In America, we have a culture that’s become critical of the bullshit and people who studied the bullshit for so long because we have a very direct history with slavery. People are starting to acknowledge and admit that slavery is foundational to this country. If you live in a place like Europe, especially in places like Belgium where there’s no large or cohesive Black or Afro-Caribbean community, is it harder to push against the racism? It seems to become a different kind of racism, that’s no less insidious, like feeling a thousand little cuts instead of a single stab.

CA: We still have to fight things that I think you guys here overcame for [us] like it’s, it’s way more like we couldn’t even talk about colorism. People don’t even know what that is there. We’re still fighting this old tradition like Zwarte Piet and Sinterklaas…

BP: It’s still a discussion!

CA: People still touch my hair [without permission]!
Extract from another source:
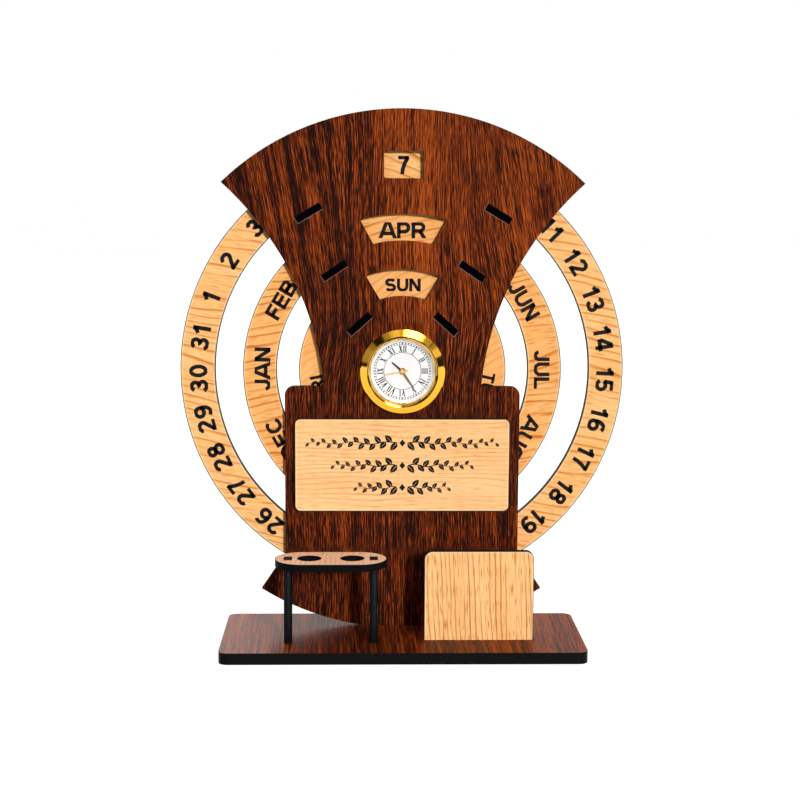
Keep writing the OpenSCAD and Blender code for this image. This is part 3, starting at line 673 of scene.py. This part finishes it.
def new_tree(name, result, **inputs):
    """A Geometry Nodes tree with these inputs and one result, its start node and its end node."""
    tree = bpy.data.node_groups.new(name, "GeometryNodeTree")
    tree.is_modifier = True
    for label, kind in inputs.items():
        tree.interface.new_socket(label.replace("_", " "), in_out="INPUT", socket_type="NodeSocket" + kind)
    tree.interface.new_socket(result, in_out="OUTPUT", socket_type="NodeSocketGeometry")
    return tree, tree.nodes.new("NodeGroupInput"), tree.nodes.new("NodeGroupOutput")


def ink_and_end(tree, shape, start, end):
    """Makes a tree's shape real mesh, gives it its ink and hands it out."""
    real = new_node(tree, "GeometryNodeRealizeInstances", Geometry=shape)
    ink = new_node(tree, "GeometryNodeSetMaterial", Geometry=real.outputs[0], Material=start.outputs["Ink"])
    tree.links.new(ink.outputs[0], end.inputs[0])


def letters_round_a_ring():
    """Turns each place into its letter, turned about the ring's centre."""
    tree, start, end = new_tree("letters_round_a_ring", "Marks", Places="Geometry", Letters="Collection",
                                Height="Float", Radius="Float", Ink="Material")
    height, up = (Wire(tree, start.outputs[label]) for label in ("Height", "Radius"))
    turn, shift, which = (field(tree, label) for label in ("turn", "shift", "which"))
    # a word's foot line touches the circle in its middle, and turn counts clockwise from the top
    x = shift * height
    place = vector(tree, x * turn.math("COSINE") + up * turn.math("SINE"),
                   up * turn.math("COSINE") - x * turn.math("SINE"))
    move = new_node(tree, "GeometryNodeSetPosition", Geometry=start.outputs["Places"], Position=place)
    points = new_node(tree, "GeometryNodeMeshToPoints", Mesh=move.outputs[0])
    alphabet = new_node(tree, "GeometryNodeCollectionInfo", Collection=start.outputs["Letters"],
                        Separate_Children=True, Reset_Children=True)
    put = new_node(tree, "GeometryNodeInstanceOnPoints", Points=points.outputs[0],
                   Instance=alphabet.outputs[0], Pick_Instance=True, Instance_Index=which,
                   Rotation=vector(tree, z=turn * -1), Scale=vector(tree, height, height, height))
    ink_and_end(tree, put.outputs[0], start, end)
    return tree


ring_tree = letters_round_a_ring()
print("tree:", ring_tree.name, len(ring_tree.nodes), "nodes")

# %% [markdown]
# The words of a ring are written out as places: each word is centred on its own turn, and a word's
# letters stand side by side with a small gap. The made mesh is then stood up on the ring's front face.

# %% Words on a ring


def plain_mesh(name, tree, data, inputs):
    """Runs a Geometry Nodes tree on a mesh and returns the result as an ordinary mesh."""
    holder = bpy.data.objects.new(name + "_maker", data)
    bpy.context.scene.collection.objects.link(holder)
    modifier = holder.modifiers.new("maker", "NODES")
    modifier.node_group = tree
    for item in tree.interface.items_tree:
        if item.item_type == "SOCKET" and item.in_out == "INPUT" and item.name in inputs:
            modifier[item.identifier] = inputs[item.name]
    graph = bpy.context.evaluated_depsgraph_get()
    made = bpy.data.meshes.new_from_object(holder.evaluated_get(graph), preserve_all_data_layers=True,
                                           depsgraph=graph)
    holder.modifiers.remove(modifier)
    bpy.data.objects.remove(holder)
    made.name = name
    return made


def stand_up(data, y):
    """Turns a flat drawing to face the front and puts it on the clock's axis, its back at y."""
    data.transform(Matrix(((1, 0, 0, CENTRE.x), (0, 0, -1, y), (0, 1, 0, CENTRE.z), (0, 0, 0, 1))))


def piece(name, data, body):
    """A finished mesh becomes a piece of the object that moves with its body."""
    made = bpy.data.objects.new(name, data)
    bpy.context.scene.collection.objects.link(made)
    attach(made, body)
    print(name, len(data.polygons), "faces on", body)


LETTER_DEPTH = 0.004  # a letter's thickness, as a share of its height


def words_round(name, words, radius, height, pen, gap, ink, shapes=LETTERS, gather=0.0):
    """Words laid round a circle of this radius in mm, flat, as one mesh.

    gather draws the words at the sides nearer to the top by this many degrees, as the engraver set them.
    """
    used = sorted(set("".join(words)))
    case = bpy.data.collections.new(name + "_letters")
    for letter in used:
        flat = letter_mesh(f"{name}_{ord(letter)}", shapes[letter][1], pen, LETTER_DEPTH)
        case.objects.link(bpy.data.objects.new(flat.name, flat))
    order = sorted(used, key=lambda letter: f"{name}_{ord(letter)}")
    rows = []
    for number, word in enumerate(words):
        widths = [shapes[letter][0] for letter in word]
        turn = 2 * math.pi * number / len(words)
        turn -= math.radians(gather) * math.sin(turn)
        at = -(sum(widths) + gap * (len(word) - 1)) / 2
        for letter, width in zip(word, widths):
            rows.append((order.index(letter), at, turn))
            at += width + gap
    place = bpy.data.meshes.new(name + "_places")
    place.vertices.add(len(rows))
    for column, label in enumerate(("which", "shift", "turn")):
        values = place.attributes.new(label, "FLOAT", "POINT")
        values.data.foreach_set("value", [row[column] for row in rows])
    made = plain_mesh(name, ring_tree, place, {"Letters": case, "Height": height * MM,
                                               "Radius": radius * MM, "Ink": ink})
    for letter in list(case.objects):
        bpy.data.objects.remove(letter)
    bpy.data.collections.remove(case)
    return made


def words_on_ring(kind, words, height, pen, gap, ink, gather, inward):
    """Words on a ring's front face, inward mm nearer to the bore than the middle of the band."""
    node = kind + "_ring"
    bore, rim = (r / MM for r in radii(node))
    middle = (bore + rim - height) / 2
    made = words_round(kind + "_marks", words, middle - inward, height, pen, gap, ink, gather=gather)
    stand_up(made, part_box(node)[0].y)
    piece(kind + "_marks", made, kind + "_wheel")


ink = smooth_plastic("engraver_black", (9, 8, 8), 0.6, 0.05, 3.0, 0.1).material
dates = [str((6 + n) % 31 + 1) for n in range(31)]
months = "APR MAY JUN JUL AUG SEP OCT NOV DEC JAN FEB MAR".split()
weekdays = "SUN MON TUE WED THU FRI SAT".split()
for kind, words, height, pen, gap, gather, inward in (
        ("date", dates, 7.9, 0.22, 0.17, 0.6, 0.2),
        ("month", months, 6.9, 0.235, 0.105, 0.55, 1.1),
        ("weekday", weekdays, 5.55, 0.245, 0.105, 0.55, 0.2)):
    words_on_ring(kind, words, height, pen, gap, ink, gather, inward)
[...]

How is the new album you’re working on shaping up in comparison to the EPs? Where are you going with it sonically? What are some things that have been in your minds in terms of the subject matter?

BP: I think on a sonic level we kind of picked up every left from on the Zandoli EP. At the same time, it’s evolved a bit like this. For me, it sounds logical, like a…

CA: …a new chapter in the book maybe?

BP: Yeah. There are some danceable tracks. There’s also a lot of melody, a lot of harmony, songs with a twist, songs that just go straight on. I think the subjects we’re touching on are, kind of like we did on the EP. But I think with the album it sounds more cohesive than the EP, because you have more time, more songs and it’s still very varied.

And there’s still going to be that element of storytelling we heard on songs like “B B C” and “Cursed and Cussed” right?

CA: Yeah. Something we picked up from both EPs, this way we love observing situations and people and telling our story through our eyes. That’s something we always did and we realized after the second EP like, “Oh, we do that a lot.” We are these two flies on the wall. So that’s what we wanted to do — tell our stories through our eyes, with our profile.